Projektionen interessieren auch Olga Titus. Die Winterthurerin mit schweizerischen, südindischen und malaiischen Wurzeln untersucht das Selbst- und Fremdbild der Frau und Künstlerin. Den Auftakt macht ein Videoobjekt: Die Künstlerin selbst zeigt im bewegten Bild innerhalb eines goldenen Prunkrahmens mit sanftem Lidschlag ihre Rehaugen. Soviel süssliche, naive, ja unterwürfige Pose ist kaum zu ertragen. Sie relativiert sich jedoch im Kontext der anderen Werke. Hier schlüpft Titus in immer wieder andere Rollen, mimt die Fitnesskönigin der 1980er Jahre, die Hobbykünstlerin, die adrette Hausfrau. Je nach Bedarf montiert sie im Hintergrund einen Schuss Exotik oder Zeichen der Hippiekultur. Das variantenreiche Spiel wirft kritische Blicke auf die Rollenzuschreibungen von aussen her, aber auch auf die Art und Weise, wie sich Frauen diesen Zuschreibungen gefügt haben und immer noch fügen.
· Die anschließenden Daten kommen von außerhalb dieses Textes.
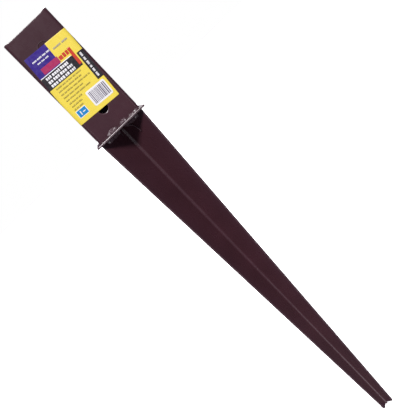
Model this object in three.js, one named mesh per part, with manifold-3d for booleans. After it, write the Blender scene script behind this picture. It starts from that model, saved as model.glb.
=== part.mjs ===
// Drive-in post anchor spike with a clamp-grip socket, for a 50 mm square timber post.
// Millimetres, +Z up. The origin is the post seat: the centre of the base plate's top face.
// The front of the socket faces -Y. Its two clamp ears stand out from the right rear corner, along +Y.

import * as THREE from 'three';
import { mergeVertices } from 'three/addons/utils/BufferGeometryUtils.js';
import Module from 'manifold-3d';

const wasm = await Module();
wasm.setup();

// ---- driving dimensions ----

const GAP = 0.3; // clearance kept between pieces that touch
const SHEET = 2; // thickness of the folded sheet
const BEND_STEPS = 6; // straight steps in each rounded corner
const ROUND_STEPS = 24; // facets around each turned piece

const POST = 50; // side of the square post
const SOCKET_INNER = POST + 1;
const SOCKET_OUTER = SOCKET_INNER + 2 * SHEET;
const SOCKET_HEIGHT = 127;
const SOCKET_BEND = 1.5; // inside radius of the socket's folds

const EAR_LENGTH = 22; // how far the clamp ears stand out from the rear wall
const EAR_GAP = 8; // between the ears before the clamp is tightened
const EAR_CORNER = 8; // radius of an ear's outer corners

const FIXING_HOLE_DIAMETER = 11;
const FIXING_HOLE_INSET = 24.5; // from the socket's top edge, and from the plate

const PLATE_SIDE = 65;
const PLATE_THICKNESS = 2.5;
const PLATE_CORNER = 2;

const SPIKE_BOTTOM = -473; // 600 mm below the socket's top edge
const SPIKE_TOP_HALF_WIDTH = 26.5; // seen square to the socket's front, just under the plate
const SPIKE_TIP_HALF_WIDTH = 6.8;
const SPIKE_BEND = 2; // inside radius of each blade's fold

const BOLT_HEIGHTS = { upper: 97, lower: 30 };
const BOLT_DIAMETER = 7.8; // M8, over the crests of the thread
const BOLT_LENGTH = 30; // under the head
const BOLT_CHAMFER = 1;
const BOLT_HEAD_DIAMETER = 20;
const BOLT_HEAD_HEIGHT = 4.2;
const BOLT_NECK_SIDE = 8;
const BOLT_NECK_LENGTH = 4.5;
const CLEARANCE_HOLE_DIAMETER = 9;
const WASHER_DIAMETER = 16;
const WASHER_THICKNESS = 1.6;
const NUT_ACROSS_FLATS = 13;
const NUT_HEIGHT = 6.5;
const NUT_CHAMFER = Math.PI / 6;
const FASTENER_BORE = 8.6; // through each washer and nut
const NUT_TURNS = { upper: 0.2, lower: 0.7 }; // how each nut's corners happen to lie, in radians

const WELD_LEG = 4;
const WELD_STEPS = 16; // facets around a full bead
const FRONT_BEADS = {
  left: { from: -16.5, to: -2.2, leg: WELD_LEG },
  middle: { from: 0, to: 10.5, leg: WELD_LEG },
  right: { from: 12, to: 24.5, leg: WELD_LEG / 2 },
};
const SIDE_BEAD = { length: 22, middle: 6, leg: 2.4 }; // middle: along Y, from the axis
const BLADE_BEAD = { length: 24, reach: 19, leg: WELD_LEG }; // reach: from the fold to its middle
const STITCH = { length: 26, leg: 3.2, heights: [-42, -160, -285, -410] };
const TIP_WELD_RADIUS = 2;
const TIP_WELD_HEIGHT = 2;

const LABEL_WIDTH = 50;
const LABEL_HEIGHT = 80;
const LABEL_THICKNESS = 0.2;
const LABEL_CENTRE = { x: -0.6, z: 64.7 };
const LABEL_TURN = THREE.MathUtils.degToRad(4); // it was stuck on a little askew

// ---- materials ----

const paint = new THREE.MeshStandardMaterial({ color: 0x4a2f37, roughness: 0.42, metalness: 0.1 });
const weldPaint = new THREE.MeshStandardMaterial({ color: 0x6a5058, roughness: 0.3, metalness: 0.2 });
const zinc = new THREE.MeshStandardMaterial({ color: 0xb9bcc0, roughness: 0.35, metalness: 0.9 });
const vinyl = new THREE.MeshStandardMaterial({ color: 0xf4d84a, roughness: 0.3, metalness: 0 });

// ---- solids ----

const X = new THREE.Vector3(1, 0, 0);
const Y = new THREE.Vector3(0, 1, 0);
const Z = new THREE.Vector3(0, 0, 1);
const QUARTER = Math.PI / 2;
const FAR = 100; // reaches past the socket and the spike on every side

// A three.js geometry as a solid that can be cut and joined.
function toSolid(geometry) {
  const bare = geometry.clone();
  bare.deleteAttribute('normal');
  bare.deleteAttribute('uv');
  const merged = mergeVertices(bare);
  const corners = merged.index.array;
  const triangles = [];
  for (let i = 0; i < corners.length; i += 3) {
    const [a, b, c] = corners.slice(i, i + 3);
    if (a !== b && b !== c && c !== a) triangles.push(a, b, c);
  }
  return new wasm.Manifold(new wasm.Mesh({
    numProp: 3,
    vertProperties: Float32Array.from(merged.attributes.position.array),
    triVerts: Uint32Array.from(triangles),
  }));
}

function toGeometry(solid) {
  const { vertProperties, triVerts } = solid.getMesh();
  const geometry = new THREE.BufferGeometry();
  geometry.setAttribute('position', new THREE.BufferAttribute(vertProperties, 3));
  geometry.setIndex(new THREE.BufferAttribute(triVerts, 1));
  geometry.computeVertexNormals();
  return geometry;
}

function subtract(solid, ...geometries) {
  return geometries.reduce((left, geometry) => left.subtract(toSolid(geometry)), solid);
}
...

Wem dies zu ausformuliert ist, wird Mia Dieners Arbeiten schätzen. Sie leben vom Widerspruch zwischen Ordnungssystem und Inhalt. Auf kleinen Blättern suggerieren Diagramme, Tabellen, Schemata und Wortkolonnen übersichtlich visualisierte Sachverhalte. Doch wer sich an der Entschlüsselung versucht, wird scheitern. Zwar sind die per Monotypie gedruckten Grafiken mit allerlei Ziffern versehen und farbig gestaltet, aber die Codes lassen sich nicht dechriffrieren, ihre Logik referiert ausschliesslich auf sich selbst. Damit sind die Werke der jungen Winterthurer Künstlerin einerseits Sinnbilder für die Hermetik hochspezialisierten Wissens und andererseits für die Poesie wissenschaftlicher Darstellungen. Da kommt sogar ein Gebiss auf Schmetterlingsflügeln daher und versöhnt mit all den schon erlittenen oder noch drohenden Zahnverlusten.